The journal Addiction has released a press statement about our study, which can be seen below:
New study challenges claims on aldehyde content
of third generation e-cigarettes
In January 2015 a report published as a research letter to the New England Journal of Medicine (NEJM) (1) found that a 3rd generation e-cigarette (an e-cigarette with variable power settings) set to the maximum power and long puff duration generated levels of formaldehyde that, if inhaled in this way throughout the day, would several times exceed formaldehyde levels that smokers get from cigarettes. Media worldwide accordingly reported this new health hazard of e-cigarettes.
A new study published online today in the scientific journal Addiction took a closer look at the NEJM findings in the context of real-world conditions. It concluded that 3rd generation e-cigarettes can indeed produce high levels of aldehydes – but only under extreme conditions which human smokers can be expected to avoid because of the immediate unpleasant sensory effects.
The Addiction study, led by cardiologist Dr. Konstantinos Farsalinos, found that it was possible to get e-cigarettes to produce high levels of aldehydes, but only in what is known colloquially as ‘dry puff’ conditions. As Farsalinos explains: “Our results verify previous observations that it is possible for e-cigarettes to generate high levels of aldehydes; however, this is observed only under dry puff conditions, which deliver a strong unpleasant taste that vapers detect and avoid, by reducing power levels and puff duration or by increasing inter-puff interval. Minimal amounts of aldehydes are released in normal vaping conditions, even if high power levels are used. In those normal-use conditions, aldehyde emissions are far lower than in tobacco cigarette smoke.”
To inhale more formaldehyde than that produced by a standard cigarette, a vaper would need deliberately and repeatedly to experience what one vaping blog (2) describes as ‘the dreaded dry puff’: “Dry puffs, also known as ‘dry hits’, suck. They taste awful, can make you cough, and can also have the terrible side effect of leaving e-liquid in your mouth. Once you experience it, you’ll probably do all you can to prevent it from happening again!”

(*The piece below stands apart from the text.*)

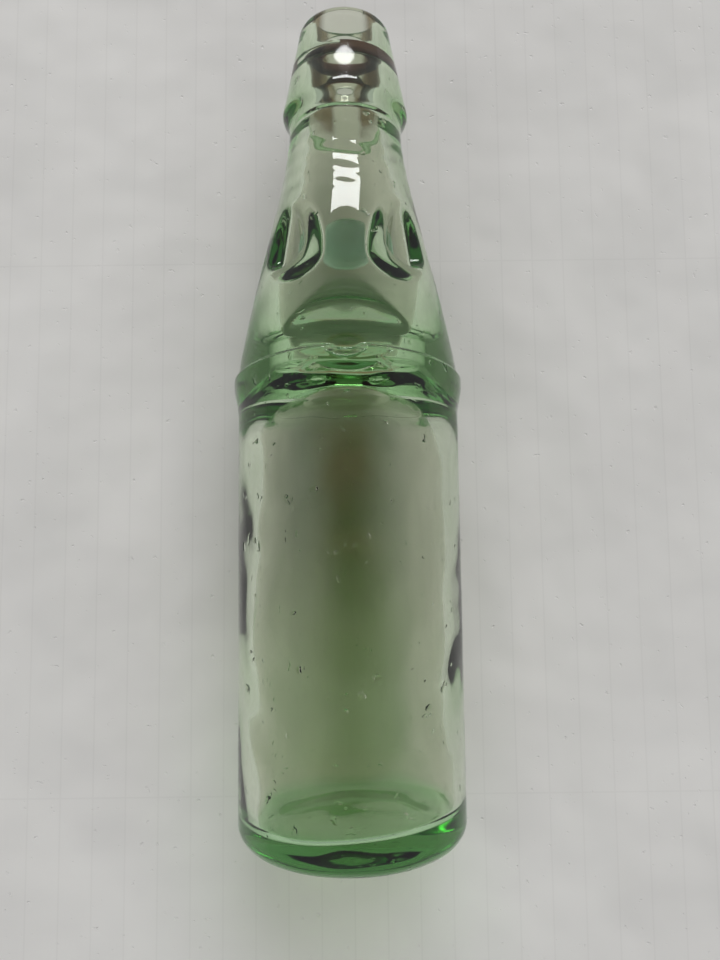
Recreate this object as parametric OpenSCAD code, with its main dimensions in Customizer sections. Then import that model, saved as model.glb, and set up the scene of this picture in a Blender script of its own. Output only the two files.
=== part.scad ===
// Pinched-neck stopper bottle of pale green glass, closed by a loose glass
// marble that the drink's gas lifts against a rubber ring in the mouth.
// It stands upright on its base, centred on the origin, and the two dimples
// that hold the marble back while pouring face -Y. Millimetres.

/* [Body] */
// outside diameter of the body
body_d = 58; // [55:0.5:60]
// thickness of the body's wall
body_wall = 4.5; // [3.5:0.1:5.5]
// thickness of the floor above the bearing plane
floor_t = 7.5; // [6:0.5:10]
// outside radius of the heel, where the body rounds into the base
heel_r = 5.5; // [4:0.5:6.5]
// inside radius between the wall and the floor
floor_fillet = 6; // [4:0.5:9]
// outside radius of the flat ring the bottle stands on
bearing_r = 22.5; // [20:0.5:23]
// width of the flat ring the bottle stands on
bearing_w = 2; // [1.5:0.25:3]
// rise of the hollow under the base
push_up = 2.2; // [1.5:0.1:3]

/* [Shoulder and neck] */
// diameter over the shoulder ridge
ridge_d = 60.2; // [59:0.2:62]
// height at which the body starts to widen into the ridge
shoulder_z = 104; // [102:0.5:107]
// height at which the ridge is full
ridge_z = 114.5; // [112:0.5:116]
// height of the ridge's crisp upper edge, where the neck starts to taper
crest_z = 120.2; // [119:0.2:122]
// depth of the small step along the ridge's upper edge
crest_step = 0.7; // [0.4:0.1:1]
// smallest outside diameter of the neck
neck_d = 30.6; // [29:0.1:32]
// distance of the neck's narrowest line below the lip
neck_drop = 29.8; // [28:0.2:32]

/* [Mouth] */
// height of the bottle over the lip
total_h = 217; // [210:1:230]
// diameter of the collar at the foot of the mouth
collar_d = 33.9; // [33:0.1:35]
// distance of the collar's widest line below the lip
collar_drop = 25.4; // [24.4:0.2:26.4]
// outside diameter where the tapered mouth meets the lip
lip_d = 25.8; // [25:0.1:27]
// inside diameter of the mouth above the ring
mouth_d = 13.6; // [13.2:0.1:14.4]
// outside rounding of the lip
lip_r = 3.2; // [2.6:0.1:3.4]
// inside rounding of the lip
lip_in_r = 2.6; // [2.2:0.1:2.9]

/* [Sealing ring] */
// diameter of the groove and of the ring seated in it
groove_d = 19; // [18.4:0.1:19.6]
// distance of the groove's lower face below the lip
groove_drop = 13.8; // [12.8:0.1:14.8]
// height of the ring
ring_h = 3.4; // [3:0.1:4.2]
// inside diameter of the ring
ring_in_d = 12.4; // [12:0.1:13]
// rounding of the ring's inner edges
ring_edge_r = 1.1; // [0.7:0.1:1.4]

/* [Throat and marble chamber] */
// inside diameter of the throat that the marble rises through
throat_d = 17.4; // [17:0.1:18]
// distance of the throat's lower edge below the lip
throat_drop = 26.5; // [25:0.5:28]
// inside diameter just under the throat's edge, where the neck widens
flare_d = 19.4; // [18.6:0.1:20]
// height of the step between the throat and the flare
flare_h = 2.2; // [1.6:0.1:3]
// inside diameter of the chamber at its widest line
bulb_d = 33.8; // [32:0.2:34.6]
// height of the chamber's widest line above the pinch
bulb_up = 22; // [20:0.5:24]
// inside diameter of the bowl under the marble
bowl_d = 33; // [31:0.2:34]
// height of the bowl's rim above the pinch
bowl_up = 16.5; // [15:0.5:18]

/* [Marble] */
// diameter of the marble
marble_d = 16; // [15.6:0.1:16.3]
// height of the marble's centre above the pinch, where the photograph shows it
marble_up = 30.2; // [28:0.2:33]

/* [Pinch under the marble] */
// height of the middle of the pinch, inside
pinch_z = 122.2; // [121:0.2:123]
// clear gap between the two ledges, front and back
pinch_gap = 10.6; // [9:0.2:12]
// diameter of the round waist that the ledges stand in
waist_d = 19; // [18:0.5:22]
// height of the straight part of the waist
waist_h = 4.5; // [3:0.5:6]
// radius of each ledge seen from above
ledge_sweep_r = 24; // [20:1:30]
// rounding of each ledge's edge
ledge_nose_r = 4.2; // [3.4:0.1:4.8]
// slope of each ledge's upper and lower sides, in degrees
ledge_slope = 18; // [10:1:22]
// distance of the middle of the outside dents below the pinch
dent_drop = 2.4; // [1.6:0.2:3.2]
// depth of the dent outside each ledge, measured in from the ridge
dent_deep = 2.2; // [1.5:0.1:3]
// radius of each dent seen from above
dent_sweep_r = 8; // [7:0.5:12]
// rounding at the bottom of each dent
dent_nose_r = 2.2; // [2:0.1:3]
// slope of each dent's upper and lower sides, in degrees
dent_slope = 34; // [20:1:40]
// distance of the shoulder of the body's hollow below the pinch
dome_drop = 18; // [16:0.5:20]

/* [Dimples] */
// height of the deepest line of the dimples above the pinch
dimple_up_z = 25.6; // [24:0.2:27]
// width of a dimple at its deepest line
dimple_w = 14.6; // [13:0.2:16]
// how far a dimple runs up from its deepest line
dimple_up = 15.5; // [14:0.5:17]
// how far a dimple runs down from its deepest line
dimple_down = 4.5; // [4:0.5:6]
// distance of a dimple's middle from the bottle's axis
dimple_out = 26.3; // [26:0.1:26.8]
// angle of each dimple away from the front, in degrees
dimple_turn = 42; // [40:1:44]
// lean of the dimples, following the neck's taper, in degrees
dimple_lean = 12; // [10:1:14]
// splay of the dimples, their tops away from the front, in degrees
dimple_splay = 11; // [6:1:14]
// thickness of the glass pressed in by the dimples
dimple_wall = 5.3; // [5:0.1:5.6]

/* [Hidden] */
$fn = 96;

glass_rgb = [0.74, 0.82, 0.74, 0.5];
marble_rgb = [0.42, 0.60, 0.56];
rubber_rgb = [0.20, 0.09, 0.06];

body_r = body_d / 2;
cavity_r = body_r - body_wall;
ridge_r = ridge_d / 2;
neck_r = neck_d / 2;
neck_z = total_h - neck_drop;
collar_r = collar_d / 2;
collar_z = total_h - collar_drop;
mouth_r = mouth_d / 2;
lip_top_r = lip_d / 2 - lip_r;
groove_r = groove_d / 2;
groove_z = total_h - groove_drop;
throat_r = throat_d / 2;
throat_z = total_h - throat_drop;
flare_r = flare_d / 2;
flare_z = throat_z - flare_h;
bulb_r = bulb_d / 2;
bulb_z = pinch_z + bulb_up;
bowl_r = bowl_d / 2;
bowl_z = pinch_z + bowl_up;
waist_r = waist_d / 2;
waist_top_z = pinch_z + waist_h / 2;
waist_low_z = pinch_z - waist_h / 2;
dome_z = pinch_z - dome_drop;
dimple_z = pinch_z + dimple_up_z;

// how far each end of a curve runs on before it bends, as a share of its height
neck_low_pull = 0.335;
neck_top_pull = 0.205;
neck_low_lean = 0.25;
bulb_top_pull = 0.27;
bulb_low_pull = 0.38;
bulb_top_lean = 0.07;
bowl_pull = 0.6;
waist_pull = 0.15;
dome_pull = 0.8;
overcut = 1;

curve_n = 16;
bowl_n = 10;
arc_n = 8;
step_n = 8;

// point of a cubic curve between p0 and p3 at t, 0 to 1
function cubic(p0, p1, p2, p3, t) =
    pow(1 - t, 3) * p0 + 3 * pow(1 - t, 2) * t * p1
    + 3 * (1 - t) * pow(t, 2) * p2 + pow(t, 3) * p3;

// points along a cubic curve, both ends included
function cubic_points(p0, p1, p2, p3, n) =
    [for (i = [0:n]) cubic(p0, p1, p2, p3, i / n)];

// points along an arc about c from angle a0 to angle a1
function arc_points(c, r, a0, a1) =
    [for (i = [0:arc_n]) let (a = a0 + (a1 - a0) * i / arc_n) c + r * [cos(a), sin(a)]];

// points of a smooth step from p0 to p1, level at both ends
function step_points(p0, p1) =
    [for (i = [0:step_n]) let (t = i / step_n)
        [p0[0] + (p1[0] - p0[0]) * (1 - cos(180 * t)) / 2, p0[1] + (p1[1] - p0[1]) * t]];

// the hollow under the base is part of a large ball
function push_up_points() =
    let (half = bearing_r - bearing_w, big = (half * half + push_up * push_up) / (2 * push_up),
        a1 = asin(half / big))
    [for (i = [0:arc_n]) let (a = a1 * i / arc_n)
        [big * sin(a), push_up - big * (1 - cos(a))]];

// the outside of the neck, from the ridge's upper edge to the narrowest line
function neck_points() =
    let (rise = neck_z - crest_z, foot = ridge_r - crest_step, low = neck_low_pull * rise)
    cubic_points([foot, crest_z], [foot - neck_low_lean * (foot - neck_r), crest_z + low],
        [neck_r, neck_z - neck_top_pull * rise], [neck_r, neck_z], curve_n);

// the inside of the neck, from the chamber's widest line up to the flare
function bulb_points() =
    let (rise = flare_z - bulb_z, grow = bulb_top_lean * (bulb_r - flare_r))
    cubic_points([bulb_r, bulb_z], [bulb_r, bulb_z + bulb_low_pull * rise],
        [flare_r + grow, flare_z - bulb_top_pull * rise], [flare_r, flare_z], curve_n);

// the bowl that the marble drops into, from the waist up to its rim
function bowl_points() =
    let (rise = bowl_z - waist_top_z)
    cubic_points([waist_r, waist_top_z], [waist_r, waist_top_z + waist_pull * rise],
        [bowl_r, bowl_z - bowl_pull * rise], [bowl_r, bowl_z], bowl_n);

// the top of the body's hollow, from the wall up to the waist
function dome_points() =
    let (rise = waist_low_z - dome_z)
    cubic_points([cavity_r, dome_z], [cavity_r, dome_z + dome_pull * rise],
        [waist_r, waist_low_z - waist_pull * rise], [waist_r, waist_low_z], bowl_n);

// outside of the bottle as turned, before it is pinched
module turned_outside() {
    rotate_extrude()
        polygon(concat(
            push_up_points(),
            arc_points([body_r - heel_r, heel_r], heel_r, -90, 0),
            step_points([body_r, shoulder_z], [ridge_r, ridge_z]),
            [[ridge_r, crest_z - crest_step]],
            neck_points(),
            step_points([neck_r, neck_z + overcut / 10], [collar_r, collar_z]),
            arc_points([lip_top_r, total_h - lip_r], lip_r, 0, 90),
            [[0, total_h]]));
}

// the hollow inside, up to the groove
module turned_cavity() {
    rotate_extrude()
        polygon(concat(
            [[0, floor_t]],
            arc_points([cavity_r - floor_fillet, floor_t + floor_fillet], floor_fillet, -90, 0),
            dome_points(),
            bowl_points(),
            bulb_points(),
            [[throat_r, throat_z], [throat_r, groove_z + overcut], [0, groove_z + overcut]]));
}

// a wheel whose rounded rim is pressed in from the front (side -1) or the back (side 1)
module wheel(side, away, level, rim, nose, slope) {
    hub_half = nose / cos(slope) + (rim - nose) * tan(slope);
    translate([0, side * away, level])
        rotate_extrude()
            polygon(concat([[0, -hub_half]],
                arc_points([rim - nose, 0], nose, slope - 90, 90 - slope),
                [[0, hub_half]]));
}

// the thick ledge inside, that keeps the marble out of the body
module ledge(side) {
    wheel(side, pinch_gap / 2 + ledge_sweep_r, pinch_z, ledge_sweep_r, ledge_nose_r, ledge_slope);
}

// the shallow dent outside the ledge
module dent(side) {
    wheel(side, ridge_r - dent_deep + dent_sweep_r, pinch_z - dent_drop, dent_sweep_r,
        dent_nose_r, dent_slope);
}

// one dimple, grown by extra: an egg with its blunt end down, half sunk in the neck
module dimple_egg(side, extra) {
    half_w = dimple_w / 2 + extra;
    rotate([0, 0, side * dimple_turn])
        translate([0, -dimple_out, dimple_z])
            rotate([-dimple_lean, 0, 0])
                rotate([0, side * dimple_splay, 0])
                    rotate_extrude()
                        polygon(concat(
                            [for (i = [0:arc_n]) let (a = -90 * (1 - i / arc_n))
                                [half_w * cos(a), (dimple_down + extra) * sin(a)]],
                            [for (i = [1:arc_n]) let (a = 90 * i / arc_n)
                                [half_w * cos(a), (dimple_up + extra) * sin(a)]]));
}

module dents_and_dimples() {
    for (side = [-1, 1]) {
        dent(side);
        dimple_egg(side, 0);
    }
}

module ledges_and_bumps() {
    for (side = [-1, 1]) {
        ledge(side);
        dimple_egg(side, dimple_wall);
    }
}

// the opening from the groove up to the lip, with its rounded inner edge
module mouth_opening() {
    translate([0, 0, groove_z + ring_h - overcut])
        cylinder(r = mouth_r, h = total_h - groove_z - ring_h + 2 * overcut);
    translate([0, 0, total_h])
        rotate_extrude()
            polygon(concat([[0, overcut], [0, -lip_in_r]],
                arc_points([mouth_r + lip_in_r, -lip_in_r], lip_in_r, 180, 90),
                [[mouth_r + lip_in_r, overcut]]));
}

module glass_bottle() {
    color(glass_rgb)
        difference() {
            turned_outside();
            dents_and_dimples();
            difference() {
                turned_cavity();
                ledges_and_bumps();
            }
            translate([0, 0, groove_z])
                cylinder(r = groove_r, h = ring_h);
            mouth_opening();
        }
}

module marble() {
    color(marble_rgb)
        translate([0, 0, pinch_z + marble_up])
            sphere(d = marble_d);
}

module sealing_ring() {
    in_r = ring_in_d / 2;
    color(rubber_rgb)
        translate([0, 0, groove_z])
            rotate_extrude()
                polygon(concat(
                    arc_points([in_r + ring_edge_r, ring_edge_r], ring_edge_r, 270, 180),
                    arc_points([in_r + ring_edge_r, ring_h - ring_edge_r], ring_edge_r, 180, 90),
                    [[groove_r, ring_h], [groove_r, 0]]));
}

glass_bottle();
marble();
sealing_ring();
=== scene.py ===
"""Marble stopper bottle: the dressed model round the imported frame.

Lengths are in metres. The bottle stands upright on z = 0 with its axis on z,
and the two dimples of its neck face -y. In the photograph it lies on its back
on pale paper, so the paper is the upright plane behind it here.
"""
import math

import bpy
import numpy as np
from mathutils import Matrix, Vector

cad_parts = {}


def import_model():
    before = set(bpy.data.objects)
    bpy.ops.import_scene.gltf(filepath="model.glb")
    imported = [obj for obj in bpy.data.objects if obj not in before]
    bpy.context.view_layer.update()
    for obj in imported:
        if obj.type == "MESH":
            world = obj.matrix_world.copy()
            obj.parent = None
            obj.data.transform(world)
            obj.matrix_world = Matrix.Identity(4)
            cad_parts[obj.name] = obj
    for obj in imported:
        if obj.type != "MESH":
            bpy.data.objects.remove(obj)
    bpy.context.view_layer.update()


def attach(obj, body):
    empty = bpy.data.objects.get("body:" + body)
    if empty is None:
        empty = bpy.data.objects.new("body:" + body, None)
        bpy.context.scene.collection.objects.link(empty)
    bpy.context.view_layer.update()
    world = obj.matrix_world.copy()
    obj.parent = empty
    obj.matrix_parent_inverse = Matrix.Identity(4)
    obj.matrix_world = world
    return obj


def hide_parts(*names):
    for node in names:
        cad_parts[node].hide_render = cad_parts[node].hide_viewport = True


MM = 0.001

# Sizes of the bottle. The collar, the lip, the crest, the chamber, the waist, the ledges and the floor
# differ a little from the part's source, because the thick glass shows each of them strongly.

# Body, floor and base.
BODY_R, WALL = 29 * MM, 4.5 * MM
FLOOR, FILLET, CROWN = 7.0 * MM, 2.6 * MM, 1.2 * MM
HEEL, BEARING_R, BEARING_W, PUSH_UP = 5.5 * MM, 22.5 * MM, 2 * MM, 2.2 * MM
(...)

Professor Peter Hajek, director of the Tobacco Dependence Research Unit at Barts and The London School of Medicine and Dentistry, UK, says of the Addiction study: “These findings emphasise the importance of making clear the conditions in which tests of this kind are undertaken and avoiding sweeping assertions that can mislead the public. Vapers are not exposed to dangerous levels of aldehydes. My reading of the evidence is that e-cigarettes are at least 95% safer than smoking. Smokers should be encouraged to switch to vaping.”
— Ends –
Farsalinos K, Voudris V, and Poulas K. (2015) E-cigarettes generate high levels of aldehydes. Addiction 110: doi:10.1111/add.12942
This paper is free to download for one month after publication from the Wiley Online Library:
http://onlinelibrary.wiley.com/journal/10.1111/%28ISSN%291360-0443/earlyview or by contacting Jean O’Reilly, Editorial Manager,Addiction, firstname.lastname@example.org, tel +44 (0)20 7848 0853.
(1) Jensen RP, Luo W, Pankow JF, Strongin RM, Peyton DH. Hidden formaldehyde in e-cigarette aerosols. NEJM [Internet].2015 [cited 30 April 2015].372:392-394. doi: 10.1056/NEJMc1413069.
(2) The dreaded dry puff. 20 Feb 2015 [cited 30 April 2015]. In Vaporfi [Internet]. Florida, USA: VaporFi. 2015. [27 lines]. Available from: http://blog.vaporfi.com/the-dreaded-dry-puff/
Addiction (www.addictionjournal.org) is a monthly international scientific journal publishing peer-reviewed research reports on alcohol, illicit drugs, tobacco, and gambling as well as editorials and other debate pieces. Owned by the Society for the Study of Addiction, it has been in continuous publication since 1884. Addiction is the number one journal in the 2013 ISI Journal Citation Reports Ranking in the Substance Abuse Category (Social Science Edition).